### WHAT TO PRODUCE
Filter the records for lines holding the string "picture".

### GIVEN ENTRIES
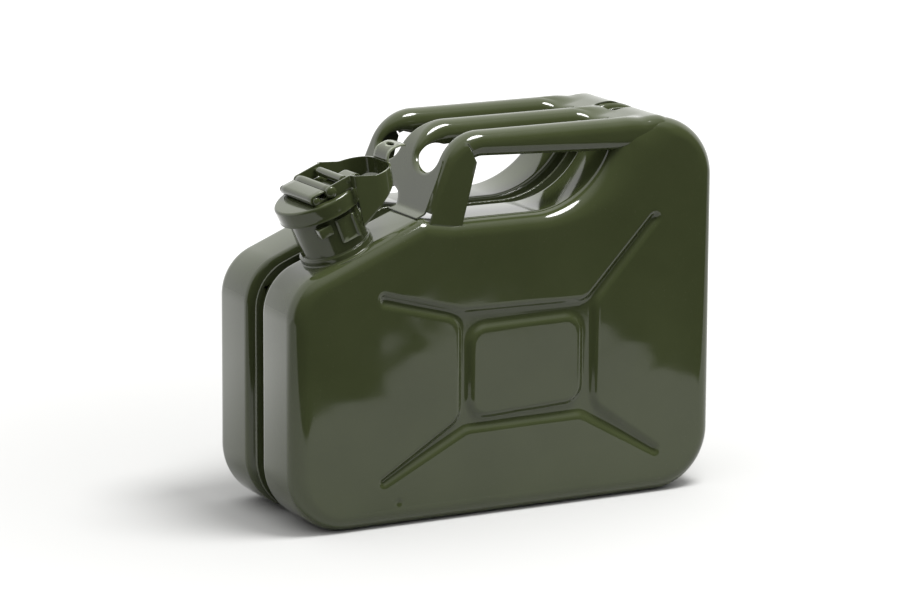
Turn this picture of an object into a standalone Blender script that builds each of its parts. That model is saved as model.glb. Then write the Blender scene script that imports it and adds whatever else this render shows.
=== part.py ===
"""A 10 litre pressed steel jerry can with three carrying bars and a cam lever closure, at its real size.

Metres, +Z up. The spout end is at -X, the photographed broad side at -Y, and the origin lies under the
middle of the can, on the surface it stands on.
"""

import math

import bmesh
import bpy
from mathutils import Matrix, Vector

for old in list(bpy.data.objects):
    bpy.data.objects.remove(old, do_unlink=True)

# Driving dimensions of the can
length = 0.345
width = 0.130
body_height = 0.280
sheet = 0.0010
fit_gap = 0.0003
overrun = 0.010

parts = bpy.data.collections.new("metal_jerry_can")
cutters = bpy.data.collections.new("cutters")
bpy.context.scene.collection.children.link(parts)
bpy.context.scene.collection.children.link(cutters)

# Paint and bare materials
paint_colour = (0.040, 0.046, 0.022, 1.0)
steel_colour = (0.32, 0.32, 0.31, 1.0)
rubber_colour = (0.012, 0.012, 0.012, 1.0)
FINISHES = {
    "paint": (paint_colour, 0.22, 0.0),
    "steel": (steel_colour, 0.35, 1.0),
    "rubber": (rubber_colour, 0.75, 0.0),
}


def give_material(obj, finish):
    colour, roughness, metallic = FINISHES[finish]
    material = bpy.data.materials.new(obj.name + "_" + finish)
    material.use_nodes = True
    shader = material.node_tree.nodes["Principled BSDF"]
    shader.inputs["Base Color"].default_value = colour
    shader.inputs["Roughness"].default_value = roughness
    shader.inputs["Metallic"].default_value = metallic
    material.diffuse_color = colour
    obj.data.materials.clear()
    obj.data.materials.append(material)


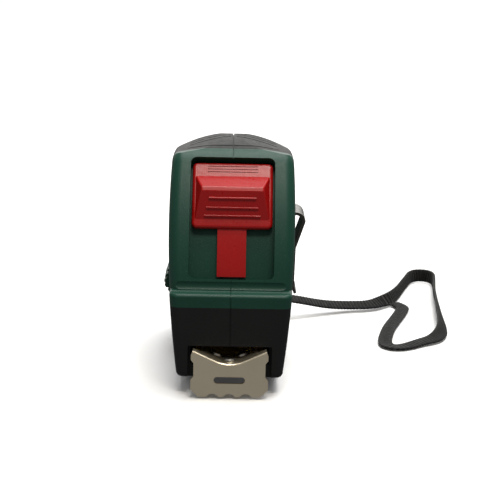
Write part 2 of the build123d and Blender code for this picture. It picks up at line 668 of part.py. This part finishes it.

### ANSWER TO THIS TASK
Turn this picture of an object into a standalone Blender script that builds each of its parts. That model is saved as model.glb. Then write the Blender scene script that imports it and adds whatever else this render shows.
Write part 2 of the build123d and Blender code for this picture. It picks up at line 668 of part.py. This part finishes it.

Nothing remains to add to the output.